Well, let me ask you this… what was the last advertisement you saw today? How did it make you feel? Now, if you are like me, it didn’t make you feel all that great. Maybe it made you feel ugly or bad about your body. Maybe it was trying to sell you something ridiculous, like a scented credit card or lipstick for your vagina. Whatever it was, chances are you didn’t need it, but maybe you wanted it. So, why? Why did I want 150+ pair of shoes?

I told myself I wanted them because they were cute, because they practical, because shoes always fit. But at the end of the day, I had to take a more analytical look into my reasoning. I had to admit that I had bought these shoes for other reasons. I had been sold the idea of the shoes; convinced by the banners, commercials, and billboards that there was such a thing as ‘fashion’, and that I needed to be ‘fashionable’. I had been persuaded that these shoes were worth my money, worth my time.

So, as I stood in front of my closet and looked over my 150+ pairs of shoes, I started to do the math. My high-heeled hoard was worth a year and a half. That was their real price. A year and a half of my life, my time. And even though I loved my shoes and each and every pair brought me joy, their worth suddenly became very minuscule compared to what a year and half of my time was worth.

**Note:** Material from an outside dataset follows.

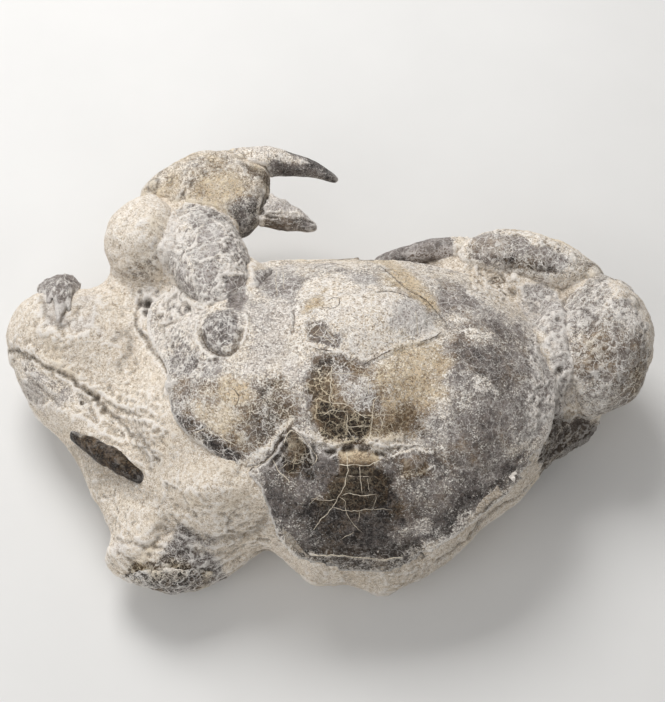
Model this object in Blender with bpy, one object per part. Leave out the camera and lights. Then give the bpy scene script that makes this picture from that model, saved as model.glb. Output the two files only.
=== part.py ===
"""Fossil crab in its stone, lying on its flat underside with its back up.

Metres, +Z up. The origin lies on the flat resting face, under the shell. +X is the crab's right side and
+Y its front.
Outlines and sizes are written in millimetres and turned into metres where the meshes are made.
"""

import math

import bmesh
import bpy
from mathutils import Vector, noise
from mathutils.geometry import delaunay_2d_cdt

MM = 0.001

# Driving dimensions, in millimetres
SHELL_CENTRE = (8.0, -24.0)
SHELL_HALF_WIDTH = 84.0
SHELL_HALF_LENGTH = 60.0
SHELL_RISE = 31.0
MARGIN_HEIGHT = 42.0
FORWARD_TILT = 0.12
SHELL_THICKNESS = 6.5
SHELL_EDGE_THICKNESS = 2.2
STONE_DROP = 1.4
STONE_BLEND = 12.0
PLAN_STEP = 5.2
RIM_ROUNDING = 17.0
FOOT_SHRINK = 0.66
FOOT_CENTRE = (-6.0, -22.0)
GAP = 0.35
ON_LINE = 0.05
MERGE_DISTANCE = 0.01

# The stone's outline seen from above, with the height of its widest edge: x, y, z
STONE_OUTLINE = [
    (106, -14, 30), (102, -25, 27), (93, -30, 26), (82, -39, 25), (74, -50, 23), (60, -60, 22), (46, -73, 22),
    (31, -82, 20), (19, -88, 18), (7, -84, 19), (-6, -84, 20), (-17, -75, 22), (-26, -70, 23), (-35, -76, 21),
    (-44, -83, 18), (-60, -86, 17), (-77, -83, 17), (-86, -76, 20), (-84, -65, 23), (-91, -53, 24), (-98, -37, 25),
    (-108, -24, 26), (-119, -14, 27), (-126, -3, 29), (-129, 10, 31), (-128, 20, 33), (-123, 28, 33), (-110, 33, 33),
    (-96, 32, 33), (-88, 42, 32), (-78, 52, 30), (-62, 56, 30), (-44, 51, 31), (-28, 40, 33), (-12, 36, 35),
    (8, 35, 36), (28, 38, 34), (48, 46, 32), (68, 50, 31), (88, 46, 30), (104, 34, 30), (113, 18, 30), (113, 2, 30),
]

# The outline of the crab's back shell, from above: x, y
SHELL_OUTLINE = [
    (84, -11), (82, -24), (80, -35), (74, -46), (66, -56), (55, -65), (44, -73), (33, -79), (22, -83), (9, -84),
    (-4, -82), (-12, -80), (-19, -75), (-23, -67), (-26, -59), (-33, -53), (-44, -46), (-54, -38), (-59, -29),
    (-60, -20), (-62, -11), (-68, 0), (-72, 12), (-69, 21), (-58, 27), (-42, 33), (-26, 37), (-8, 38), (10, 37),
    (27, 37), (44, 34), (58, 28), (71, 18), (80, 7),
]

# Swellings of the shell: x, y, half length, half width, turn in degrees, rise
SHELL_SWELLINGS = [
    (14, 2, 30, 13, 0, 3.4),
    (10, -33, 15, 15, 0, 2.2),
    (-38, -30, 22, 15, -35, 4.0),
    (55, -26, 24, 24, 0, 3.2),
    (-42, 4, 24, 15, -20, 3.0),
    (-13, -47, 4.5, 4.5, 0, 2.4),
    (28, -52, 4.5, 4.0, 0, 2.0),
    (13, -62, 12, 11, 0, 1.8),
    (-40, -4, 7.5, 9, 0, 3.2),
]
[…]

While every individual defines their worth differently, we all know how a majority of media and advertising defines a woman’s worth, and something tells me they don’t seem to think we are worth our weight in gold. It may seem as though all they are selling us is spandex, anti-wrinkle cream, and full coverage foundation, but what they are really selling are ideas. The idea that we are too fat, too old, and too ugly. They are banking on their ability to make us feel worthless.

If every woman in America woke up tomorrow and loved the way she looked, just imagine how many companies would go out of business the next day. Imagine if every woman in America added up all the hours in her closet, in her make-up vanity, and on her bathroom shelf, weighed them against her time, and decided she was worth more than that.